[Stored records]
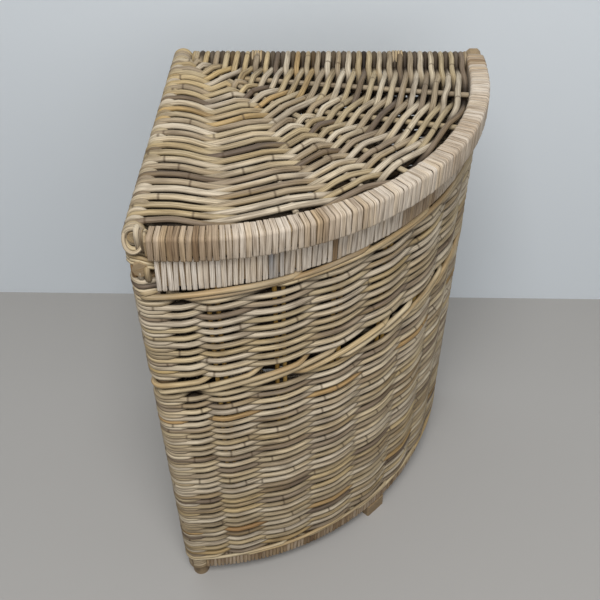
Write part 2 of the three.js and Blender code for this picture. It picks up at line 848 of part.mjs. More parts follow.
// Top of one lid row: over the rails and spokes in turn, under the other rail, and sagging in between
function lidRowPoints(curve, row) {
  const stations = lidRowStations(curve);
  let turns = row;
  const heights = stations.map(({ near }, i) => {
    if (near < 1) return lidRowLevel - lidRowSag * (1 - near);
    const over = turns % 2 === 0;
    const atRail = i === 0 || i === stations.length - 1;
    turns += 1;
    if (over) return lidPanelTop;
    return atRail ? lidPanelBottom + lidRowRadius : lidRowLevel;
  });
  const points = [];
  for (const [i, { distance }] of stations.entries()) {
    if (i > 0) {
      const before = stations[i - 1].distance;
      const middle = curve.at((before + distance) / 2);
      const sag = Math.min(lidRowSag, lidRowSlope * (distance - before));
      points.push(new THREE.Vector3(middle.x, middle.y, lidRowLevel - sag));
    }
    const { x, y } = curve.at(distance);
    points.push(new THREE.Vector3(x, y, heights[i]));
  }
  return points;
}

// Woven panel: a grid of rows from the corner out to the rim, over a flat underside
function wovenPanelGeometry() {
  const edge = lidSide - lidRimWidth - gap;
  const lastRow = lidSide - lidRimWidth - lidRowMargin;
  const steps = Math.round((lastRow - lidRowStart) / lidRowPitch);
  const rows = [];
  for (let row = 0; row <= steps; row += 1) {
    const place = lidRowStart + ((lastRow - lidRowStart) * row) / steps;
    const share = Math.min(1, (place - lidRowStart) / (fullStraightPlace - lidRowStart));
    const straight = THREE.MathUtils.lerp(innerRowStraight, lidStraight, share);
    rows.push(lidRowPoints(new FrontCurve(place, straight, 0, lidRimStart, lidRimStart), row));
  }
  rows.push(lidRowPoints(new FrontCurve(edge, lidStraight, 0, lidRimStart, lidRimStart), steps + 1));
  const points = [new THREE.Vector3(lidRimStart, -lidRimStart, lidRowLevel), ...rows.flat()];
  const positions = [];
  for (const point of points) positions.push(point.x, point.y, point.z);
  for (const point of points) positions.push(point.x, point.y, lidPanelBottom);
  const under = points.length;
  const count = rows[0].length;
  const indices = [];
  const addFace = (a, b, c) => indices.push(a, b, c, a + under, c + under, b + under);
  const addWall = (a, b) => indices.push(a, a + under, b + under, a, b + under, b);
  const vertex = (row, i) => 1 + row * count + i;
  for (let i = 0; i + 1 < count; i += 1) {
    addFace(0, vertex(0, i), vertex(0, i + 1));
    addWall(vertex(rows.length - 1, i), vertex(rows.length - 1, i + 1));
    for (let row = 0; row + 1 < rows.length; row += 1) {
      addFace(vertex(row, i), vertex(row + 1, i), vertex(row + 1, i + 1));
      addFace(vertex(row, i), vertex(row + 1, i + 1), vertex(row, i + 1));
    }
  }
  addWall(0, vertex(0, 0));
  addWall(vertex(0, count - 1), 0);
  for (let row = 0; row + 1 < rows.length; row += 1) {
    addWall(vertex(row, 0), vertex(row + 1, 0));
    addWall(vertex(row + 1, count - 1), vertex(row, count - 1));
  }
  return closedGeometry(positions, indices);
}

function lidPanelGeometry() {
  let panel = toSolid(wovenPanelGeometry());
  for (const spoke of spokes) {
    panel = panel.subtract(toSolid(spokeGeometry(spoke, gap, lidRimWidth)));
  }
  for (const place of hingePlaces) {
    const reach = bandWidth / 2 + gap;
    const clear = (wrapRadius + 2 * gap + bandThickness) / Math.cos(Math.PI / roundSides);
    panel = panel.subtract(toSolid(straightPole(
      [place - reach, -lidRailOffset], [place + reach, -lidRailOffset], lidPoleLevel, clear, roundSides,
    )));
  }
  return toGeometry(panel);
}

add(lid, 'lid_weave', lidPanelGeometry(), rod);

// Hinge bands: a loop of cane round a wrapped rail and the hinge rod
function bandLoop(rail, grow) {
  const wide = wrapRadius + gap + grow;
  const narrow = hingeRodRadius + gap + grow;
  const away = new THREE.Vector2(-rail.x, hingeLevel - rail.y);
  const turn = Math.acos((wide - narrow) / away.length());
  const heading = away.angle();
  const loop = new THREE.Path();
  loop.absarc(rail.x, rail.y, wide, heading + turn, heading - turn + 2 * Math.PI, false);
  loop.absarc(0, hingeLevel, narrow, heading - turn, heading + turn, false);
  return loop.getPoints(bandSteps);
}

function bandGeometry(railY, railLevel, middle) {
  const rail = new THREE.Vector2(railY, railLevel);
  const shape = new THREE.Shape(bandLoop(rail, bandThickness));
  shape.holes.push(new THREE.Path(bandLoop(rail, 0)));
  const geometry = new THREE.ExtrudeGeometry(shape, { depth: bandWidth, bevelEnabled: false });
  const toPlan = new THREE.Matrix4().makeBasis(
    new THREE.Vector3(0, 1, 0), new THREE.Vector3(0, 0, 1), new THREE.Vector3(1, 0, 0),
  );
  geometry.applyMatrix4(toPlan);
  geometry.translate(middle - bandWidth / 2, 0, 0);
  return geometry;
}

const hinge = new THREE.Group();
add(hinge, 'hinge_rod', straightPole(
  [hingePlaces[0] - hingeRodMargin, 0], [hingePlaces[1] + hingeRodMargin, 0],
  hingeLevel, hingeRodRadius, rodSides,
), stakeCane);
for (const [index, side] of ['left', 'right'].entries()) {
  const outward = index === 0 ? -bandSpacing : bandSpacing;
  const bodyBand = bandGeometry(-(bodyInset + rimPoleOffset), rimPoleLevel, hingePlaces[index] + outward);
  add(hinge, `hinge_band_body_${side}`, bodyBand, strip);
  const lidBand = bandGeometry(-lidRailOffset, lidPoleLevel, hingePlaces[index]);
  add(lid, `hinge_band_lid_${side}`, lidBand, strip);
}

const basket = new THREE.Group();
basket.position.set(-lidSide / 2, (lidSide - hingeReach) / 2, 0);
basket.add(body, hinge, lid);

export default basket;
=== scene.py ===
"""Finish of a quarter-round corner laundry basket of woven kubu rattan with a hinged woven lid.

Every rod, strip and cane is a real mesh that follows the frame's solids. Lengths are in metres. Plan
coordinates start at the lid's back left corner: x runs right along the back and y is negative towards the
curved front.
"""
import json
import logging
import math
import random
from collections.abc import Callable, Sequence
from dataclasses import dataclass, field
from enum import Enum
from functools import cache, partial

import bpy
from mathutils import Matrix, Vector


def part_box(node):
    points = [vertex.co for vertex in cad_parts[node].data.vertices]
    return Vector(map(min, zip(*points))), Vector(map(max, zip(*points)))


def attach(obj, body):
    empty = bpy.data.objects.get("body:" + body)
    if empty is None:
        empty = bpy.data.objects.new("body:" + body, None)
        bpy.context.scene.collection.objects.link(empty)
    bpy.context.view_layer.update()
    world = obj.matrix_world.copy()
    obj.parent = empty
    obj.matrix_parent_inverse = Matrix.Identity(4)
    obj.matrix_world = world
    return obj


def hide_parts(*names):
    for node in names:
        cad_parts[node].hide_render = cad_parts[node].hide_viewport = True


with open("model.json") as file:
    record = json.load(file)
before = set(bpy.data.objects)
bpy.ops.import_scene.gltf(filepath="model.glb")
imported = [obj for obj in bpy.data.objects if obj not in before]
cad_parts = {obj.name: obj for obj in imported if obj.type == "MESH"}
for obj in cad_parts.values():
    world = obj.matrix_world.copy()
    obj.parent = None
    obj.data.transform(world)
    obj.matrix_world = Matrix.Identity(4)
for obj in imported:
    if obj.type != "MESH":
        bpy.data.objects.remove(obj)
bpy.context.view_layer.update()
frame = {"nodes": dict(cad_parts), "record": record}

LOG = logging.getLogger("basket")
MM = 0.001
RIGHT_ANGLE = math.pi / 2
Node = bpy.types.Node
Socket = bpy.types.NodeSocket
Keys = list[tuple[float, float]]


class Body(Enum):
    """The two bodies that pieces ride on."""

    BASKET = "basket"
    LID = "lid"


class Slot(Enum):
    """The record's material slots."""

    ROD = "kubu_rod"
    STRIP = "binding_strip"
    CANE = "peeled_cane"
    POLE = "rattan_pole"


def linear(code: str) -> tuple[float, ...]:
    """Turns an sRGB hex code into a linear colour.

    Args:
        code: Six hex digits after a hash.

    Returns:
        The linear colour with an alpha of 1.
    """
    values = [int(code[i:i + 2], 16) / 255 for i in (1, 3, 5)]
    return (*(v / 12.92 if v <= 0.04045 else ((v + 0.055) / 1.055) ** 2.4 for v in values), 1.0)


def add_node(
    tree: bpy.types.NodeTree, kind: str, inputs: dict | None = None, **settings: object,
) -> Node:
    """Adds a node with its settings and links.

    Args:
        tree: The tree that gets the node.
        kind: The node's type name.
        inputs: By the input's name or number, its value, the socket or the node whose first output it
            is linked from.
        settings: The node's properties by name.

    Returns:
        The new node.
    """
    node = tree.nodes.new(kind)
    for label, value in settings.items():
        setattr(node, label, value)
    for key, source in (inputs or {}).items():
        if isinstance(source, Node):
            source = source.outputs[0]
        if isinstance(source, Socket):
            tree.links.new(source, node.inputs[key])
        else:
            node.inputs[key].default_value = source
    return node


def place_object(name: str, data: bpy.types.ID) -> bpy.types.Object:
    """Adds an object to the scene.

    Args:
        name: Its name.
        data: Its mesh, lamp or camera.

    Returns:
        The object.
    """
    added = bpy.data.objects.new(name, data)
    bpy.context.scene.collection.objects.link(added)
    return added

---

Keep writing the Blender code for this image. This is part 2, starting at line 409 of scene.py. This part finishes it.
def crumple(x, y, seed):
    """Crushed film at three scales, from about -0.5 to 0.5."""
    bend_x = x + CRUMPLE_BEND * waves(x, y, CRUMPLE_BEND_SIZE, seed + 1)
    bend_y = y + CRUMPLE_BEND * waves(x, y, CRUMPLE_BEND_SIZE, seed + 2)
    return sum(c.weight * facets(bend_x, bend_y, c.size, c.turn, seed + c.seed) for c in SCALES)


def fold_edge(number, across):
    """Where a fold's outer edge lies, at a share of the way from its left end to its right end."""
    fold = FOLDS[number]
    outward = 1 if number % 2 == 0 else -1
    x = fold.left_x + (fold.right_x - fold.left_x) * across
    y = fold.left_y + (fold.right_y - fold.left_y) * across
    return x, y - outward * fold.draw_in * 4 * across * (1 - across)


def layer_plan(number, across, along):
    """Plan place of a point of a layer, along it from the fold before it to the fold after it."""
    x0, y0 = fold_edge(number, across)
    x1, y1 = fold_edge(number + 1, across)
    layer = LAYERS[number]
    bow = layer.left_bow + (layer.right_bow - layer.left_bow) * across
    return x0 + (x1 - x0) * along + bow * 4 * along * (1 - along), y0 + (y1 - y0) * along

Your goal
Print, without alteration, the lines from the line with "const basket = new THREE.Group();" to the line with "bpy.data.objects.remove(obj)". Include both of them, and omit every other line.

Reply
const basket = new THREE.Group();
basket.position.set(-lidSide / 2, (lidSide - hingeReach) / 2, 0);
basket.add(body, hinge, lid);

export default basket;
=== scene.py ===
"""Finish of a quarter-round corner laundry basket of woven kubu rattan with a hinged woven lid.

Every rod, strip and cane is a real mesh that follows the frame's solids. Lengths are in metres. Plan
coordinates start at the lid's back left corner: x runs right along the back and y is negative towards the
curved front.
"""
import json
import logging
import math
import random
from collections.abc import Callable, Sequence
from dataclasses import dataclass, field
from enum import Enum
from functools import cache, partial

import bpy
from mathutils import Matrix, Vector


def part_box(node):
    points = [vertex.co for vertex in cad_parts[node].data.vertices]
    return Vector(map(min, zip(*points))), Vector(map(max, zip(*points)))


def attach(obj, body):
    empty = bpy.data.objects.get("body:" + body)
    if empty is None:
        empty = bpy.data.objects.new("body:" + body, None)
        bpy.context.scene.collection.objects.link(empty)
    bpy.context.view_layer.update()
    world = obj.matrix_world.copy()
    obj.parent = empty
    obj.matrix_parent_inverse = Matrix.Identity(4)
    obj.matrix_world = world
    return obj


def hide_parts(*names):
    for node in names:
        cad_parts[node].hide_render = cad_parts[node].hide_viewport = True


with open("model.json") as file:
    record = json.load(file)
before = set(bpy.data.objects)
bpy.ops.import_scene.gltf(filepath="model.glb")
imported = [obj for obj in bpy.data.objects if obj not in before]
cad_parts = {obj.name: obj for obj in imported if obj.type == "MESH"}
for obj in cad_parts.values():
    world = obj.matrix_world.copy()
    obj.parent = None
    obj.data.transform(world)
    obj.matrix_world = Matrix.Identity(4)
for obj in imported:
    if obj.type != "MESH":
        bpy.data.objects.remove(obj)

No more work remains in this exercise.